Exercise description: Gather the lines from the material that contain "joints".

• • • •

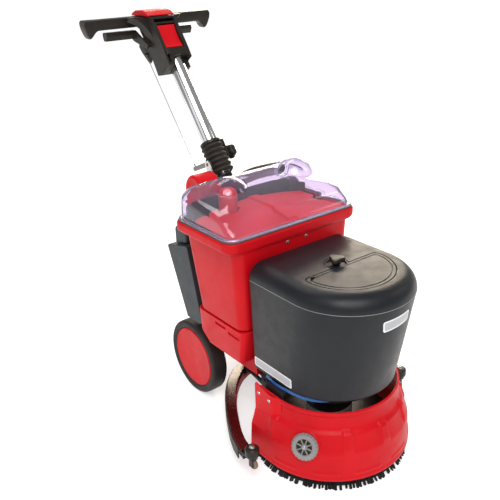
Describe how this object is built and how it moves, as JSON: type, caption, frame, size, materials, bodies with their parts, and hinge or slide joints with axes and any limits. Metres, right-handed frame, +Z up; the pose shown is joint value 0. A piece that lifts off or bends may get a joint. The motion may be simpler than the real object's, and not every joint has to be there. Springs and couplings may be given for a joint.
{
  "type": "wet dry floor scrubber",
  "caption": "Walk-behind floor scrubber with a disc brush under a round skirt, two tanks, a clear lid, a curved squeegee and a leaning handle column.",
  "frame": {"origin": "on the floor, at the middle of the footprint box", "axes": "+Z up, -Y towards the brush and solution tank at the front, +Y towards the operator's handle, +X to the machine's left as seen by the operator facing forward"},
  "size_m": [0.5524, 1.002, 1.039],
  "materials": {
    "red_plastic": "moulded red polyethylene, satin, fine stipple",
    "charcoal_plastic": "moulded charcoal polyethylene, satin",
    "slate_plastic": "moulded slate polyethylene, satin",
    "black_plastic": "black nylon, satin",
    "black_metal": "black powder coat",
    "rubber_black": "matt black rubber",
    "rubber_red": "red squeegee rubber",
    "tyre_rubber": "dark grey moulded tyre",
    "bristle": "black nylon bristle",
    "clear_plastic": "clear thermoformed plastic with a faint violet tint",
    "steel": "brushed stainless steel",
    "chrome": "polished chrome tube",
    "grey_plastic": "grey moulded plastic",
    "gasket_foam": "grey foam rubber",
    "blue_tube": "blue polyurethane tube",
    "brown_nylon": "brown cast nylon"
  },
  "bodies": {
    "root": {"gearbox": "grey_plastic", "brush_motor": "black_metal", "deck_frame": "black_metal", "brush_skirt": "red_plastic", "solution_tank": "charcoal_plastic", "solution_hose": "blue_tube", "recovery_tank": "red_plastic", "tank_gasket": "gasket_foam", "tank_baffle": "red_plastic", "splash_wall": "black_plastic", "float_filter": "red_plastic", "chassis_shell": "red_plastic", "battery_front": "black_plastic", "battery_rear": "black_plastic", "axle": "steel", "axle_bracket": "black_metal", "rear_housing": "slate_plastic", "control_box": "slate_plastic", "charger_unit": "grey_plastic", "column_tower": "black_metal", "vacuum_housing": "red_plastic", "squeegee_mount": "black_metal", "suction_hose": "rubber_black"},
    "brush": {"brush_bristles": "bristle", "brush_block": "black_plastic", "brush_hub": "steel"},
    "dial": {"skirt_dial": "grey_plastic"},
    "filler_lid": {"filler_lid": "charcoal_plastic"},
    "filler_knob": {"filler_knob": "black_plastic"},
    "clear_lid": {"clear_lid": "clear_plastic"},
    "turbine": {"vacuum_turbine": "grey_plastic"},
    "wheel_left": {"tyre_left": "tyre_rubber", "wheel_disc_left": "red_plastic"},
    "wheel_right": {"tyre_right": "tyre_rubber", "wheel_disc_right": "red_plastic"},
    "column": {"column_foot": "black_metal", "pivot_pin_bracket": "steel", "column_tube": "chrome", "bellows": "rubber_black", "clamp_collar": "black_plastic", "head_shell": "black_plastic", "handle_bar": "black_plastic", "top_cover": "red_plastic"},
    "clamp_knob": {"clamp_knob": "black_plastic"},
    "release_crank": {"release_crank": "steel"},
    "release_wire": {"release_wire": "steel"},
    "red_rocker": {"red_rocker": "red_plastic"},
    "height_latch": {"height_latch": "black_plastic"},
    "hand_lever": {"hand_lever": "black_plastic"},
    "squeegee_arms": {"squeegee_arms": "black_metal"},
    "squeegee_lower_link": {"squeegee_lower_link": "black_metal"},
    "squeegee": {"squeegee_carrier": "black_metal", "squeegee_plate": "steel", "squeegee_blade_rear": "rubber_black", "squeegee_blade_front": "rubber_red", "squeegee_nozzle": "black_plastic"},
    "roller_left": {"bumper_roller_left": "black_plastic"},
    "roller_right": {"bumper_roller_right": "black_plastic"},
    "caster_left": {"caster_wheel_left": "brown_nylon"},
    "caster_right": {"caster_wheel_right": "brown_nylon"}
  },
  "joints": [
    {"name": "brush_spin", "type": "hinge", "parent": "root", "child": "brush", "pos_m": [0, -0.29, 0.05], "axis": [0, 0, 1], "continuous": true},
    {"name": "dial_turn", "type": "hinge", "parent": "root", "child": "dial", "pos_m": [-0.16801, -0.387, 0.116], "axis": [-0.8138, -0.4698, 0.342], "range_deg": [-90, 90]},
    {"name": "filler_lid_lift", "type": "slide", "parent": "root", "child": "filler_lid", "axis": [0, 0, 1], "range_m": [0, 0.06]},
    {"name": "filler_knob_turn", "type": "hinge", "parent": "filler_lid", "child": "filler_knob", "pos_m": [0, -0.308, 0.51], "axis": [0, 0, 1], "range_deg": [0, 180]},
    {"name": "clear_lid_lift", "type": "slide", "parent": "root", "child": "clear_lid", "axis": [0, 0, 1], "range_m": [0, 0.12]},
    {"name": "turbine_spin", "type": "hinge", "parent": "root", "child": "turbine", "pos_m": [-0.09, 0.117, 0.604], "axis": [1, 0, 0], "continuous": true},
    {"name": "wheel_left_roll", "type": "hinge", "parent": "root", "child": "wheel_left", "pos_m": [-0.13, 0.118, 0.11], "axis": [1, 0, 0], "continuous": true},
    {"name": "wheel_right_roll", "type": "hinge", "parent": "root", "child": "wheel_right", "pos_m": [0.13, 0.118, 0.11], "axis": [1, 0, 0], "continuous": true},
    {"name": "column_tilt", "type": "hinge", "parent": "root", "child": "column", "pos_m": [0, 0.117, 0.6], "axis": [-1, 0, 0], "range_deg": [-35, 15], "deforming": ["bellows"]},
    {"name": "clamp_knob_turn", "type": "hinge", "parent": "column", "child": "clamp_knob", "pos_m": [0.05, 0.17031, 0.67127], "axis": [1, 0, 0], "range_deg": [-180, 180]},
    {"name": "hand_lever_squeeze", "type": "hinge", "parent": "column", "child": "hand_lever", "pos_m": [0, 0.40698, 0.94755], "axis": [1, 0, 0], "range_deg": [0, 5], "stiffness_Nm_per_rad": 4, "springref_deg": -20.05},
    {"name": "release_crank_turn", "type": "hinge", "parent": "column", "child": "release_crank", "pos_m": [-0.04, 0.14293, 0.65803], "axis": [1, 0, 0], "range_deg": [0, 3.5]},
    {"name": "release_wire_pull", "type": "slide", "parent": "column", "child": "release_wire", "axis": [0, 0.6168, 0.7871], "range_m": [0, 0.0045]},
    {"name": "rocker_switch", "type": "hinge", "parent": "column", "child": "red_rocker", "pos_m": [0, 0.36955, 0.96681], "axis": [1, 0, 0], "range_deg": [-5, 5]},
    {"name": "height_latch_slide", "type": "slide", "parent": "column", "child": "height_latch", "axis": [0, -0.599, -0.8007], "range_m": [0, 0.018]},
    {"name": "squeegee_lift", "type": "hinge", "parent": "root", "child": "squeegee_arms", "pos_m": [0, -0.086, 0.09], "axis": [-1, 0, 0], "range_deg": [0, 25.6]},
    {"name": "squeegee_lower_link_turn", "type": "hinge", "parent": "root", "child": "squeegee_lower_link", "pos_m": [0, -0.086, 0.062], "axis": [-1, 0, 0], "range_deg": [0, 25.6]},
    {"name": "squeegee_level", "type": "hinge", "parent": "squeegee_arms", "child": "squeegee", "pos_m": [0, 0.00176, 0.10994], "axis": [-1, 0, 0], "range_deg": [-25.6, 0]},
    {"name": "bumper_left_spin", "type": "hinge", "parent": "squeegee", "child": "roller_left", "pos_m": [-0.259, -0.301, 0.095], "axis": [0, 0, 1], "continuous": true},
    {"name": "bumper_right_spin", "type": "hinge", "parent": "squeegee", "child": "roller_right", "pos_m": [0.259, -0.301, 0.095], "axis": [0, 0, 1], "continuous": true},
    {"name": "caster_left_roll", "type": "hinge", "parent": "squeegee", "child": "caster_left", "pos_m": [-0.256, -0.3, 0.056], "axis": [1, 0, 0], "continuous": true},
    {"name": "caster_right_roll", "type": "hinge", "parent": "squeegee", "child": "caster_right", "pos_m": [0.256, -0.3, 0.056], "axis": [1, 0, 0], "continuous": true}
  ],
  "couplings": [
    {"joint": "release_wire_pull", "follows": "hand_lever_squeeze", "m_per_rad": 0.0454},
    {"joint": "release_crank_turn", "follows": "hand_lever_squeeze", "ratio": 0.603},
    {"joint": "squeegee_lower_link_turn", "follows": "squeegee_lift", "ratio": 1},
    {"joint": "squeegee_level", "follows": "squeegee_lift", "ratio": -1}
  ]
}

• • • •

In response:
Describe how this object is built and how it moves, as JSON: type, caption, frame, size, materials, bodies with their parts, and hinge or slide joints with axes and any limits. Metres, right-handed frame, +Z up; the pose shown is joint value 0. A piece that lifts off or bends may get a joint. The motion may be simpler than the real object's, and not every joint has to be there. Springs and couplings may be given for a joint.
  "joints": [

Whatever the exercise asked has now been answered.